Print

Mini Blueberry Walnut Pancake Muffins

  • Author: Alexis
  • Prep Time: 10 mins
  • Cook Time: 9 mins
  • Total Time: 19 mins
  • Yield: 12 1x
  • Category: Breakfast

Description

These Mini Blueberry Walnut Pancake Muffins are a fluffy, wholesome, grain-free breakfast in muffin form perfect for on-the-go snacking!


Scale

Ingredients

  • 2 eggs
  • 2 tbsp almond milk
  • 1 tbsp oil (I used avocado, coconut would also work)
  • 2 tbsp pure maple syrup (optional)
  • 1/2 tsp vanilla extract
  • 1 cup Simple Mills Pancake and Waffle Mix
  • 1/4 tsp cinnamon
  • 1/4 cup walnuts (or pecans), chopped
  • 1/4 cup blueberries (I used frozen Wild Blueberries, can sub chocolate chips)
  • Maple syrup, for serving

Instructions

  1. Preheat oven to 350F. Grease a mini muffin tin with cooking spray and set aside.
  2. In a medium mixing bowl, add eggs, almond milk, oil, maple syrup, and vanilla. Mix well to combine.
  3. Add pancake mix and cinnamon, stirring to combine. Fold in walnuts.
  4. Spoon batter into mini muffin tin.
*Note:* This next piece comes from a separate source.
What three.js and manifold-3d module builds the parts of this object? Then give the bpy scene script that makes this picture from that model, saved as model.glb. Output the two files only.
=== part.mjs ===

Place a few blueberries into each muffin.
  5. Bake for 9-10 minutes, or until set.
  6. Cool in pan on wire cooling rack for 10 minutes before carefully removing from muffin tin to cool completely on rack.
  7. Serve with a drizzle of pure maple syrup, jam, or warmed berries.